Proof General, by David Aspinall, is essentially a beefed up version of the Emacs interaction model outlined above. The top pane holds a proof script while the bottom pane holds a running prover process. The user can step through the proof script by clicking repeatedly on the “forward” button; the cursor indicates the current location in the proof, which is actually executed below. Crucially, there is also a “back” button, through which any step (including declarations) can be undone. An internal protocol communicates between Proof General and the prover. Access to other prover features can also be provided through menus.

The name Proof General emphasises that this interface is intended to work with a variety of proof assistants. For years it was the only way to use Isabelle, until jEdit came along. It still supports Coq and has in the past supported a dozen other tools.

Isabelle/jEdit

Support for Isabelle within Proof General was possible through the work of Makarius Wenzel, whose structured proof language (Isar) required considerable sophistication from the interface. An Isar text is not a list of commands but a structured document, which for its execution requires the maintenance of certain state variables that affect the display. These typically include the previous claim or possibly a series of claims that have just been proved and are being supplied to the next proof. Makarius eventually decided that Emacs was not the right basis for his vision of interaction.

Isabelle/jEdit can be puzzling to a new user because, when you open a document, nothing seems to be happening. In fact, the entire visible proof text will have been given to Isabelle and processed. As you edit it, it is reprocessed almost instantaneously, and with considerable parallelism. It’s quite possible for an entire theory file to be processed with the exception of a few lines need more time; it is essential to check that all of them terminate!

An Isabelle/jEdit session offers a number of panes giving access to the prover state, the theory structure and a variety of search/diagnostic tools. It’s particularly productive in situations where you have a series of similar proofs and can paste in chunks of copied material, which is quickly checked and any errors flagged. It also copes well with maintenance of existing proofs, where making a proposed change at the top of a file immediately flags up all the places that need to be corrected, and you can instantly jump from one to the next.
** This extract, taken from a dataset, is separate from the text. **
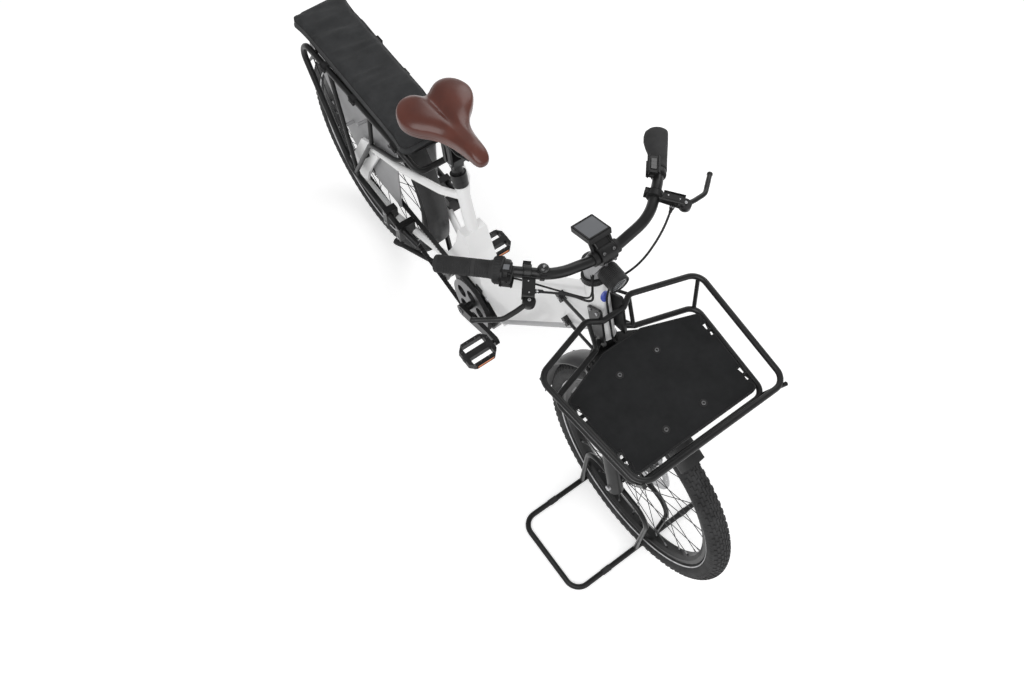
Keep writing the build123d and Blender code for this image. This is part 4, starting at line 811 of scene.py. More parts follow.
def make_folds():
    """Soft slanting folds of the top cloth: place, slant, width, depth, middle and reach."""
    folds = []
    y = pad_low.y + 0.030
    while y < pad_high.y - 0.03:
        depth = rng.choice((-1, 1)) * rng.uniform(0.0020, 0.0042)
        middle_x = rng.uniform(-0.045, 0.045)
        slant = rng.uniform(-0.26, 0.06)
        width = rng.uniform(0.009, 0.017)
        folds.append((y, slant, width, depth, middle_x, rng.uniform(0.035, 0.075)))
        y += rng.uniform(0.014, 0.030)
    return folds


PAD_FOLDS = make_folds()


def fold_height(x, y):
    height = 0.0
    for place, slant, width, depth, middle_x, reach in PAD_FOLDS:
        height += depth * hill((y - place - slant * x) / width) * hill((x - middle_x) / reach)
    return height


def make_cushion():
    inset = Vector((PAD_INSET, PAD_INSET, 0))
    outline = rounded_outline(pad_low + inset, pad_high - inset, PAD_CORNER)
    shape = Shape()
    levels = (pad_low.z + 0.001, pad_high.z - 0.004)
    shape.skin([[shape.bm.verts.new((p.x, p.y, z)) for p in outline] for z in levels])
    piece = shape.make("rear_cushion_cloth", CUSHION, "frame", 180)
    remesh = piece.modifiers.new("remesh", "REMESH")
    remesh.mode = "VOXEL"
    remesh.voxel_size = PAD_VOXEL
    apply_modifiers(piece)
    swell(piece)
    settle(piece)
    smooth_out(piece)
    for vertex in piece.data.vertices:
        lift = ease((vertex.co.z - pad_high.z + 0.010) / 0.008)
        vertex.co.z += lift * fold_height(vertex.co.x, vertex.co.y)
    finish_mesh(piece, 180)
    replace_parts(piece, "rear_cushion")
    make_piping(piece)


def swell(piece):
    """Cloth held out by its filling, with no point moving further than PAD_CAP."""
    rest = [vertex.co.copy() for vertex in piece.data.vertices]
    settings = piece.modifiers.new("cloth", "CLOTH").settings
    settings.use_pressure = True
    settings.uniform_pressure_force = PAD_PRESSURE
    settings.quality = PAD_QUALITY
    settings.effector_weights.gravity = 0
    scene = bpy.context.scene
    for number in range(1, PAD_FRAMES + 1):
        scene.frame_set(number)
    apply_modifiers(piece)
    scene.frame_set(1)
    for vertex, start in zip(piece.data.vertices, rest):
        move = vertex.co - start
        if move.length > PAD_CAP:
            vertex.co = start + move.normalized() * PAD_CAP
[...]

A more recent article by Makarius covers later developments, including Isabelle/Naproche, where you do mathematics with an English-like specification language, processed via jEdit.

The future?

Although early suggestions about pointing at subexpressions to rewrite them were off target, recent advances in machine learning could lead to a useful version of this idea. I would like to see a user interface that combined pointing with a request expressed in natural language:

The reply might itself be in natural language, suggesting a proof strategy, or perhaps it could be bit of proof script, or a skeleton. AI-powered proof completion, analogous to GitHub Copilot, would make life much easier for us. And there would be no need to trust any auto-completed material, since it would all be checked by Isabelle.